As previously blogged, Oklahoma outpaces Texas in terms of executions per capita; Delaware runs a very close third. As Tully pointed out, Texas does not have the Ninth Circuit, which delays executions until the end of time. As California is home to 36 million people, its presence (or absence) in any data set will skew the results. Only Pennslyvania, Connecticut, and Colorado have lower execution rates; California’s execution rate is roughly 1/13th of the national average.
The Boston Globe reported that Judge Arthur Alacron, of the Ninth Circuit, has called for an overhaul of California’s death penalty system. The state is notoriously slow to execute its prisoners:
The average wait for execution in the state is 17.2 years, twice the national figure. And the backlog is likely to grow, considering the trend: Thirty people have been on death row for more than 25 years, 119 for more than 20 years and 408 for more than a decade…. A legal challenge to the constitutionality of execution by lethal injection has put California executions on hold for the last 18 months…. California’s death row, with 667 inmates, is the nation’s largest. While 50 condemned prisoners have died of old age, suicide, or prison violence in the last three decades, only 13 have been executed since capital punishment was reinstated in 1978.
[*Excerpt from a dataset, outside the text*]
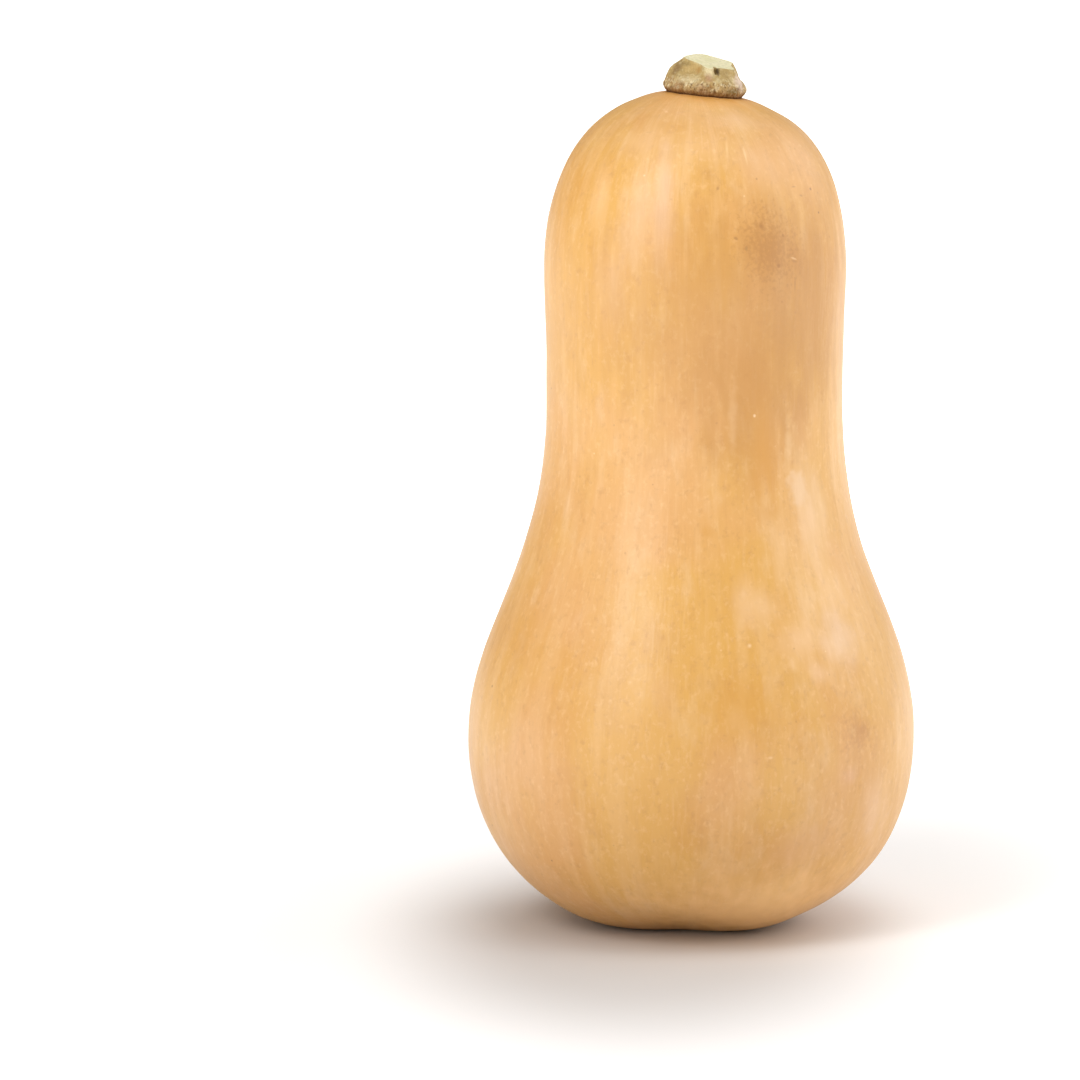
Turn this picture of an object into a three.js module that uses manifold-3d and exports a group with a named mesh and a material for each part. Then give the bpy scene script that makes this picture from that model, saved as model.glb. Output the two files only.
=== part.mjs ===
// A whole butternut squash, standing on its blossom end: the fruit, with a round seed bulb below and
// a thick solid neck above, and the corky stub of the stem that it was cut from.
//
// Millimetres, +Z up. The origin is the centre of the small flat spot that the fruit stands on, and
// the front is the -Y side. Angles round the fruit run from +X towards +Y, so the front is at -90.
import * as THREE from "three";
import { mergeVertices } from "three/addons/utils/BufferGeometryUtils.js";
import Module from "manifold-3d";

const wasm = await Module();
wasm.setup();

// ---- Driving dimensions of the fruit -------------------------------------------------------------

// The outline is three girths joined by smooth curves. Each girth has a radius, a height, and how
// far the outline runs straight down and straight up from it before it turns.
const BULB = { radius: 62.8, height: 52.7, below: 34, above: 33.4 };
const WAIST = { radius: 41.4, height: 146.7, below: 49.6, above: 29.1 };
const CROWN = { radius: 42.2, height: 181.6, below: 7.8, above: 34 };

// The flat spot underneath and the top of the dome, each with how far the outline runs level there.
const FOOT = { radius: 19.5, reach: 20.5 };
const TOP = { height: 232.6, reach: 29.5 };

// What growing does to the turned shape. Depths that are shares are shares of the local radius.
const AXIS_LEAN = 1.2; // sideways shift of the top of the axis, towards +X
const DEPTH_LOSS = 0.025; // the share by which the fruit is thinner front to back than side to side
const BELLY = { out: 1.5, spread: 42 }; // the bulb's fuller back, and how far up and down it reaches
const RIBS = { count: 10, share: 0.0045 }; // faint ribs from end to end
const TOP_TILT = { right: 0.085, back: 0.04, spread: 22 }; // slopes down towards +X and +Y at the top

// Valleys between the lobes of the blossom end, which die out a little way above the foot. Angles and
// widths in degrees, sizes in shares of the local radius.
const VALLEY_RISE = 8;
const VALLEYS = [
  { angle: -97, width: 31, size: 0.27 },
  { angle: -24, width: 16, size: 0.07 },
  { angle: 40, width: 20, size: 0.14 },
  { angle: 112, width: 22, size: 0.2 },
  { angle: 172, width: 16, size: 0.1 },
];

// ---- Driving dimensions of the stem --------------------------------------------------------------

// The stem stands off the axis, square to the tilted top. Between its ridges, its flank is a smooth
// curve through these radii and heights above the fruit's top: a swollen collar, then the stalk.
const STEM_OFFSET = 3.2;
const STEM_SINK = 0.4; // how far its zero height lies below the top of the fruit
const STEM_FLANK = [
  { radius: 10.6, height: -4 },
  { radius: 11.2, height: 0 },
  { radius: 11.4, height: 1.3 },
  { radius: 10.9, height: 2.6 },
  { radius: 9.6, height: 3.9 },
  { radius: 7.8, height: 5.1 },
  { radius: 6.7, height: 6.6 },
  { radius: 6.1, height: 8.8 },
  { radius: 6, height: 13 },
];

// Five ridges run down the stalk and spread on to the collar. They stand out furthest at one height.
// Angles and widths in degrees, sizes in millimetres.
const RIDGE_BAND = { height: 6, below: 2.4, above: 3.1 };
const RIDGES = [
  { angle: -168, width: 23, size: 3.8 },
  { angle: -91, width: 15, size: 2.5 },
  { angle: -29, width: 15, size: 1.8 },
  { angle: 36, width: 18, size: 2.9 },
  { angle: 112, width: 20, size: 2.5 },
];
const STALK_LEAN = 0.1; // how far the stalk leans towards +X for each millimetre up
const STEM_THINNING = 0.9; // the stem's depth, front to back, as a share of its width
const TOES = { count: 11, out: 0.35, height: 1.4, rise: 1.9 }; // lumps round the collar

// The knife's cut: its height on the stem's axis, its fall in degrees towards +X and towards the
// front, and the side of the block that it takes away.
const CUT = { height: 8.8, fallRight: 7.3, fallFront: 12.5, block: 40 };

// A split in the cork, beside the front ridge: a lens that stands at a reach from the stem's axis.
const SPLIT = {
  angle: -69,
  reach: 7,
  height: 6.5,
  halfWidth: 0.45,
  halfHeight: 1.5,
  depth: 1.8,
  slant: -8,
};

// ---- Fineness of the faceted solids --------------------------------------------------------------

const FRUIT_SIDES = 80;
const FRUIT_ROW = 6.5; // length of outline to a row of faces
const STEM_SIDES = 60;
const STEM_ROW = 1;
const SPLIT_SIDES = 12;
const FIT_GAP = 0.3; // between the fruit and the stem

const radians = THREE.MathUtils.degToRad;
const degrees = THREE.MathUtils.radToDeg;
const bell = (distance, spread) => Math.exp(-((distance / spread) ** 2));

// How large the rounded forms in a row round the axis are together, at an angle.
function sizeAt(angle, row) {
  let size = 0;
  for (const form of row) {
    const turn = THREE.MathUtils.euclideanModulo(angle - radians(form.angle) + Math.PI, 2 * Math.PI);
    size += form.size * bell(turn - Math.PI, radians(form.width));
  }
  return size;
}

// Points along a run of curves, a whole number of rows to each curve, so that their ends are kept.
function pointsAlong(curves, row) {
  const points = [curves[0].getPoint(0)];
  for (const curve of curves) {
    const rows = Math.max(1, Math.round(curve.getLength() / row));
    points.push(...curve.getSpacedPoints(rows).slice(1));
  }
  return points;
}

// One vertex to each place, whatever the normals there.
function joined(geometry) {
  const bare = geometry.clone();
  bare.deleteAttribute("normal");
  bare.deleteAttribute("uv");
  return mergeVertices(bare, 1e-4);
}

// Between three.js's geometries and manifold-3d's solids.
function toManifold(geometry) {
  const { index, attributes } = joined(geometry);
  return new wasm.Manifold(
    new wasm.Mesh({
      numProp: 3,
      vertProperties: new Float32Array(attributes.position.array),
      triVerts: new Uint32Array(index.array),
    }),
  );
}

function toGeometry(manifold) {
  const { vertProperties, triVerts } = manifold.getMesh();
  const geometry = new THREE.BufferGeometry();
  geometry.setAttribute("position", new THREE.BufferAttribute(vertProperties, 3));
  geometry.setIndex(new THREE.BufferAttribute(triVerts, 1));
  geometry.computeVertexNormals();
  return geometry;
}

// A solid turned about +Z from an outline of (radius, height) points that starts and ends on the
// axis, with every point then moved by shape(point).
function turned(outline, sides, shape) {
  const geometry = joined(new THREE.LatheGeometry(outline, sides).rotateX(Math.PI / 2));
  const position = geometry.getAttribute("position");
  const point = new THREE.Vector3();
  for (let i = 0; i < position.count; i += 1) {
    shape(point.fromBufferAttribute(position, i));
    position.setXYZ(i, point.x, point.y, point.z);
  }
  return toManifold(geometry);
}

// ---- Fruit: one piece, rind and flesh grown together ---------------------------------------------

function fruitOutline() {
  const path = new THREE.Path();
  path.moveTo(0, 0);
  path.lineTo(FOOT.radius, 0);
  path.bezierCurveTo(
    FOOT.radius + FOOT.reach, 0,
    BULB.radius, BULB.height - BULB.below,
    BULB.radius, BULB.height,
  );
  path.bezierCurveTo(
    BULB.radius, BULB.height + BULB.above,
    WAIST.radius, WAIST.height - WAIST.below,
    WAIST.radius, WAIST.height,
  );
  path.bezierCurveTo(
    WAIST.radius, WAIST.height + WAIST.above,
    CROWN.radius, CROWN.height - CROWN.below,
    CROWN.radius, CROWN.height,
  );
  path.bezierCurveTo(
    CROWN.radius, CROWN.height + CROWN.above,
    TOP.reach, TOP.height,
    0, TOP.height,
  );
  return pointsAlong(path.curves, FRUIT_ROW);
}

// Moves a point of the turned shape to where it grew. Heights stay as they are below the crown, so
// the foot stays flat.
function growFruit(point) {
  const angle = Math.atan2(point.y, point.x);
  const radius = Math.hypot(point.x, point.y);
  const height = point.z;
  const valleys = sizeAt(angle, VALLEYS) * bell(height, VALLEY_RISE);
  const ribs = Math.sin(RIBS.count * angle) * Math.sin((Math.PI * height) / TOP.height);
  const thinning = DEPTH_LOSS * Math.sin(angle) ** 2;
  const scale = 1 - valleys + RIBS.share * ribs - thinning;
  const belly = BELLY.out * Math.max(0, Math.sin(angle)) * bell(height - BULB.height, BELLY.spread);
  point.x = point.x * scale + (AXIS_LEAN * height) / TOP.height;
  point.y = point.y * scale + belly;
  const dome = THREE.MathUtils.smoothstep(height, CROWN.height, TOP.height);
  const fall = TOP_TILT.right * point.x + TOP_TILT.back * point.y;
  point.z = height - dome * fall * bell(radius, TOP_TILT.spread);
}

function makeFruit() {
  return turned(fruitOutline(), FRUIT_SIDES, growFruit);
}

// ---- Stem: the corky stub, cut across with a knife -----------------------------------------------

function stemOutline() {
  const first = STEM_FLANK[0];
  const last = STEM_FLANK[STEM_FLANK.length - 1];
  const flank = STEM_FLANK.map(({ radius, height }) => new THREE.Vector2(radius, height));
  return [
    new THREE.Vector2(0, first.height),
    ...pointsAlong([new THREE.SplineCurve(flank)], STEM_ROW),
    new THREE.Vector2(0, last.height),
  ];
}

// Raises the ridges of the stalk and the toes of the collar.
function growStem(point) {
  const angle = Math.atan2(point.y, point.x);
  const radius = Math.hypot(point.x, point.y);
  if (radius < 1) return; // the two poles
  const above = point.z - RIDGE_BAND.height;
  const ridges = sizeAt(angle, RIDGES) * bell(above, above > 0 ? RIDGE_BAND.above : RIDGE_BAND.below);
  const toes = TOES.out * Math.cos(TOES.count * angle) * bell(point.z - TOES.height, TOES.rise);
  const scale = 1 + (ridges + toes) / radius;
  point.x = point.x * scale + STALK_LEAN * Math.max(0, point.z);
  point.y *= scale * STEM_THINNING;
}

// A thin lens that opens the split, from the stalk's surface inwards.
function splitCutter() {
  return new THREE.SphereGeometry(1, SPLIT_SIDES, SPLIT_SIDES / 2)
    .scale(SPLIT.depth, SPLIT.halfWidth, SPLIT.halfHeight)
    .rotateX(radians(SPLIT.slant))
    .translate(SPLIT.reach, 0, SPLIT.height)
    .rotateZ(radians(SPLIT.angle));
}

// Everything above the knife's cut.
function knifeCutter() {
  return new THREE.BoxGeometry(CUT.block, CUT.block, CUT.block)
    .translate(0, 0, CUT.block / 2)
    .rotateY(radians(CUT.fallRight))
    .rotateX(radians(CUT.fallFront))
    .translate(0, 0, CUT.height);
}

// The stem stands off the fruit's axis and square to its tilted top, and its underside follows the
// fruit, FIT_GAP above it.
function makeStem(fruit) {
  return turned(stemOutline(), STEM_SIDES, growStem)
    .subtract(toManifold(knifeCutter()))
    .subtract(toManifold(splitCutter()))
    .rotate([-degrees(Math.atan(TOP_TILT.back)), degrees(Math.atan(TOP_TILT.right)), 0])
    .translate([STEM_OFFSET, 0, TOP.height - STEM_SINK])
    .subtract(fruit.translate([0, 0, FIT_GAP]));
}

// ---- The squash ----------------------------------------------------------------------------------

function named(name, solid, material) {
  const mesh = new THREE.Mesh(toGeometry(solid), material);
  mesh.name = name;
  return mesh;
}

const rind = new THREE.MeshStandardMaterial({ color: 0xe3ad6a, roughness: 0.5, metalness: 0 });
const cork = new THREE.MeshStandardMaterial({ color: 0xb09b6c, roughness: 0.9, metalness: 0 });

const fruit = makeFruit();
const squash = new THREE.Group();
squash.add(named("fruit", fruit, rind));
squash.add(named("stem", makeStem(fruit), cork));

export default squash;
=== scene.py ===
import math

import bpy
import numpy as np
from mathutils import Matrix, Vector, noise
from mathutils.bvhtree import BVHTree


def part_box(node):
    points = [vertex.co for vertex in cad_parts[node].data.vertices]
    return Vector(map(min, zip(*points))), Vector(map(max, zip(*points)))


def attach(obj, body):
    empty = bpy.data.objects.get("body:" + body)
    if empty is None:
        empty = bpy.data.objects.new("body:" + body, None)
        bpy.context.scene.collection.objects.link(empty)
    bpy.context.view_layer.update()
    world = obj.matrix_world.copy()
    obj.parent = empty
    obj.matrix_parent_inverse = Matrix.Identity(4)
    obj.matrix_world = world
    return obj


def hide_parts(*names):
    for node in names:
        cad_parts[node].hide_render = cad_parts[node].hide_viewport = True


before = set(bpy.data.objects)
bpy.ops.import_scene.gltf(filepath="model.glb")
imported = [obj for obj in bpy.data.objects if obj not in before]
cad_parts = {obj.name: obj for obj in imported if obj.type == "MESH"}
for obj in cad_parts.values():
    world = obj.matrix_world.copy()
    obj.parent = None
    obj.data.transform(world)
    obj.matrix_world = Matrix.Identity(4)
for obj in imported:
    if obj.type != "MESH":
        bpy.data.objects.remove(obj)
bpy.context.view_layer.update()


# ---- Camera --------------------------------------------------------------------------------------
# A long lens a little over two metres away and nine degrees above the level. The squash stands right
# of the middle of the frame.

VIEW_TILT = math.radians(9)
VIEW_DISTANCE = 2.2
VIEW_FIELD = 0.3  # width of the field at the squash
VIEW_CENTRE = Vector((-0.0419, 0, 0.1073))
VIEW_END = 50  # well past the edge of the floor
SENSOR_MM = 36


def aim(holder, target):
    """Turns a camera or a light so that it looks at a point."""
    holder.rotation_euler = (target - holder.location).to_track_quat("-Z", "Y").to_euler()


back = Vector((0, -math.cos(VIEW_TILT), math.sin(VIEW_TILT)))
bpy.ops.object.camera_add(location=VIEW_CENTRE + VIEW_DISTANCE * back)
camera = bpy.context.object
camera.name = "camera"
camera.data.sensor_width = SENSOR_MM
camera.data.lens = SENSOR_MM * VIEW_DISTANCE / VIEW_FIELD
camera.data.clip_end = VIEW_END
aim(camera, VIEW_CENTRE)
bpy.context.scene.camera = camera


# ---- Rind ----------------------------------------------------------------------------------------
# The hard ripe skin over solid flesh, grown in one piece from the blossom end to the stem. It is
# smooth and waxy, tan and clouded, with faint streaks that run from end to end along its growth.

MM = 0.001
SWELLS = [  # unevenness of the grown surface: name, size across, depth
    ("slow_swell", 34 * MM, 0.9 * MM),
    ("knobs", 11 * MM, 0.16 * MM),
]
FOOT_RISE = 9 * MM  # the swells fade out over this height above the surface that it stands on
SEAT_INNER, SEAT_OUTER = 12 * MM, 20 * MM  # and between these distances from the stem
SCAR_RADIUS = 11.5 * MM  # the scar that the blossom left, in the middle of the foot
SCAR_EDGE = 0.75  # the share of that radius where its rim starts
SCAR_DEPTH = 0.7 * MM
SCAR_SINK, SCAR_LUMPS, SCAR_CRACKING = 0.55, 0.25, 0.35  # what each takes of that depth
SCAR_LUMP = 2.2 * MM
SCAR_BLOTCH = 0.3  # how much the lumps vary its colour
SCAR_CRACKS, CRACK_TWIST, CRACK_SHARPNESS = 9, 9, 8  # how many, how strongly they curl, how thin


def only(piece):
    """Selects one piece and nothing else, and makes it the active one."""
    bpy.ops.object.select_all(action="DESELECT")
    piece.select_set(True)
    bpy.context.view_layer.objects.active = piece


def modify(piece, kind, **settings):
    """Adds a modifier and applies it."""
    modifier = piece.modifiers.new(kind.lower(), kind)
    for name, value in settings.items():
        setattr(modifier, name, value)
    only(piece)
    bpy.ops.object.modifier_apply(modifier=modifier.name)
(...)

Roughly four times as many people die in prison as are executed by the State. While some people may prefer a de facto life in prison system instead of a capital punishment system, the cost differential is enormous: roughly a half-million dollars extra for the trial phase; $100,000 for appeals; and, generally, about $6.5 million per execution. (Arguably, the death penalty saves money: those who are in prison without parole would need maximum-security cells, lifetime health care, and, interestingly, are less likely to plead guilty, as there is no benefit to avoiding a death penalty which cannot be imposed.) Nevertheless, California has the worst of both worlds: the trial and appellate expense of a death penalty system and the lifetime prison costs of a non-death penalty system.
Death penalty stats will be adjusted for time, lack of California, and other factors soon. Neil, be happy!